Screen Shot 2016-11-27 at 10.10.39 PM

3.  Can interactors see the previous version as well? No. The end users of interactors can only see the current version.

4. Does publish have to do anything to keep revision history of his or her workbooks? No. Once ‘Save a history for revision’ is turned on for site, every time the  workbook is web edited or modified via Desktop, a new revision w be created automatically – there is no further action for publisher. When the max number of revision is reached out, the oldest version will be deleted automatically. There is no notification to publishers either. All you need to communicate to publisher is that max number of revisions that any publisher can have.  For example, if you keep  50 revisions and one workbook has 50 revision already. When this workbook is changed again, Tableau server will keep the most recent  50 revisions only by deleting the oldest revision automatically.

5. Can you change the max revisions? Yes. Let’s say you have max revision as 50 and you want to reduce it to 25. Tableau server will delete the old revisions (if there are any) and keep the most recent 25 revisions only. What happens if you change back from 25 to 50? All the older revisions are gone and will not show up anymore.

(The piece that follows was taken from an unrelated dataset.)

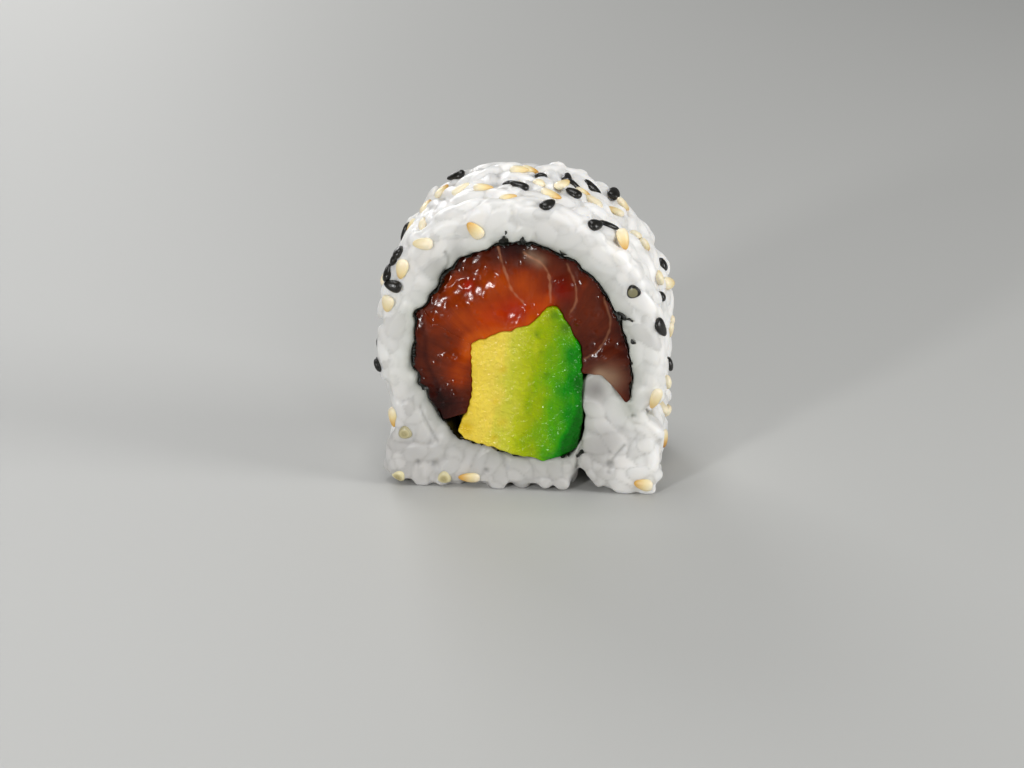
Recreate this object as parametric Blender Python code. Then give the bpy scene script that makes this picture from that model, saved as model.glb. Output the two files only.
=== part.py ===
"""One slice of an uramaki roll, lying on the flat of its rice, with cut faces to the front and the back.

The slice is a band of pressed sushi rice round a sheet of nori, which wraps two strips of salmon and a
stick of avocado. All of them run through from cut face to cut face, along Y. Sesame seeds stick to the rice.
Outlines are drawn in the cut plane as (x, z) in millimetres. The origin is on the table, under the middle.
"""

import math
import random

import bmesh
import bpy
from mathutils import Matrix, Vector, geometry, noise

MM = 0.001
UP = Vector((0, 0, 1))

# Driving sizes of the slice, in millimetres
SLICE = 24.0
HALF_WIDTH = 21.9
HEIGHT = 46.1
BASE_HALF_WIDTH = 20.9
ARCH_RADIUS = 21.4
LEFT_SHOULDER, RIGHT_SHOULDER = 19.5, 23.0
FOOT_RADIUS = 3.0
NOTCH_TOP = 4.3
CLEARANCE = 0.3

# Cooked rice grains and sesame seeds, as length, width and thickness
GRAIN = (6.2, 2.7, 2.3)
SEED = (3.4, 2.0, 1.2)
SEED_SUNK = 0.05
GRAIN_SPACING_OUTSIDE = 5.0
GRAIN_SPACING_ON_CUT = 3.6
CORE_INSET = 0.6
CUT_INSET = 0.5

# The nori's line round the filling: its radius at each angle from the middle of the filling
FILLING_MIDDLE = (0.4, 22.7)
NORI_RADIUS_AT = {
    -29: 18.6, -12: 17.0, 12: 15.65, 38: 15.45, 62: 16.2, 92: 17.25, 124: 16.95, 146: 16.2, 162: 16.9,
    186: 17.0, 197: 17.0, 204: 16.4, 211: 16.9, 226: 17.4, 238: 17.5, 250: 16.7, 270: 17.4, 294: 18.6,
}
NORI_THICKNESS = 0.4

# Spacing of points on lines that others are measured from, and the longest edges of an outline and a cut face
FINE = 0.4
LONGEST_EDGE = 2.2
RICE_EDGE = 5.0
RICE_TRIANGLES = 11400

# Roundings of the rice's outer and inner rims, of the fish and avocado, and of the nori, and the domed margin
RICE_RIMS = (1.3, 0.4)
SOFT_RIM = 0.2
NORI_RIM = 0.1
DOMED_MARGIN = 2.5
NORI_SHORT_OF_CUT = 0.3
FISH_SHORT_OF_CUT = 0.3

# The rice edge that was tucked in beside the avocado, from the seam up and over to the nori's end
TUCKED_RICE = ((9.6, 8.4), (9.95, 12.2), (9.5, 17.0), (10.5, 19.0), (11.9, 19.4), (13.2, 18.2), (15.2, 16.0))

# The avocado stick, counter-clockwise: corner points with the radius that rounds each
AVOCADO_CORNERS = (
    (-7.4, 23.7, 0.7), (-7.3, 15.2, 6.0), (-9.5, 9.6, 0.7), (-8.8, 8.1, 0.8), (3.4, 5.0, 5.0),
    (8.7, 5.9, 3.2), (9.6, 12.0, 9.0), (9.3, 23.6, 7.0), (5.0, 30.9, 1.2), (2.0, 27.3, 4.0),
)

# Where the left salmon strip meets the upper one, from the nori in to the avocado's corner
STRIP_JOINT = ((-16.0, 29.0), (-12.6, 28.3), (-10.1, 26.1), (-7.8, 23.9))
LEFT_STRIP_FOOT = (-11.9, 11.0)
AVOCADO_FOOT = (-8.6, 12.0)

# Sesame seeds on the outside: angle round the arch from +X, distance back from the front cut, turn
OUTSIDE_SEEDS = (
    (134, 6.0, 85), (107, 8.3, 5), (128, 17.2, 60), (118, 12.5, 20), (137, 16.9, 70), (95, 16.5, 5),
    (91, 17.5, 30), (79, 6.5, 5), (76, 12.8, 60), (85, 11.4, 90), (67, 14.4, 40), (61, 12.8, 160),
    (51, 14.9, 150), (48, 18.6, 30), (38, 13.0, 60), (33, 12.5, 45), (19, 10.8, 100), (10, 18.0, 70),
    (-10, 16.8, 30), (-9, 20.5, 80), (-20, 5.0, 60), (-34, 11.9, 130), (-37, 14.5, 80), (-44, 14.0, 20),
    (123, 21.6, 165), (97, 11.7, 60), (93, 8.3, 170), (85, 16.2, 80), (79, 1.4, 60), (75, 17.6, 95),
    (71, 14.7, 10), (71, 10.2, 160), (63, 18.9, 20), (54, 21.1, 90), (53, 4.6, 10), (58, 1.4, 60),
    (13, 8.5, 80), (16, 20.5, 60), (5, 1.5, 30), (-19, 12.7, 90), (146, 1.2, 80), (150, 1.6, 120),
    (155, 1.2, 45), (194, 1.0, 90),
)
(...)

6. What is workflow for publisher to restore an old workbook? Publishers or admin can see revision history for their workbooks by click details, revision history. With one simple click to preview any old workbook or restore. Once it is restored, a new revision will be created automatically again.

7. How to restore data source revision? V10 came with review and restore features for workbooks only. You can view all revisions for data sources as well but you will have to download the data source and upload it gain if you want to restore older version of data source. I am sure Tableau’s scrum team has been working on one click restoring of data source as well.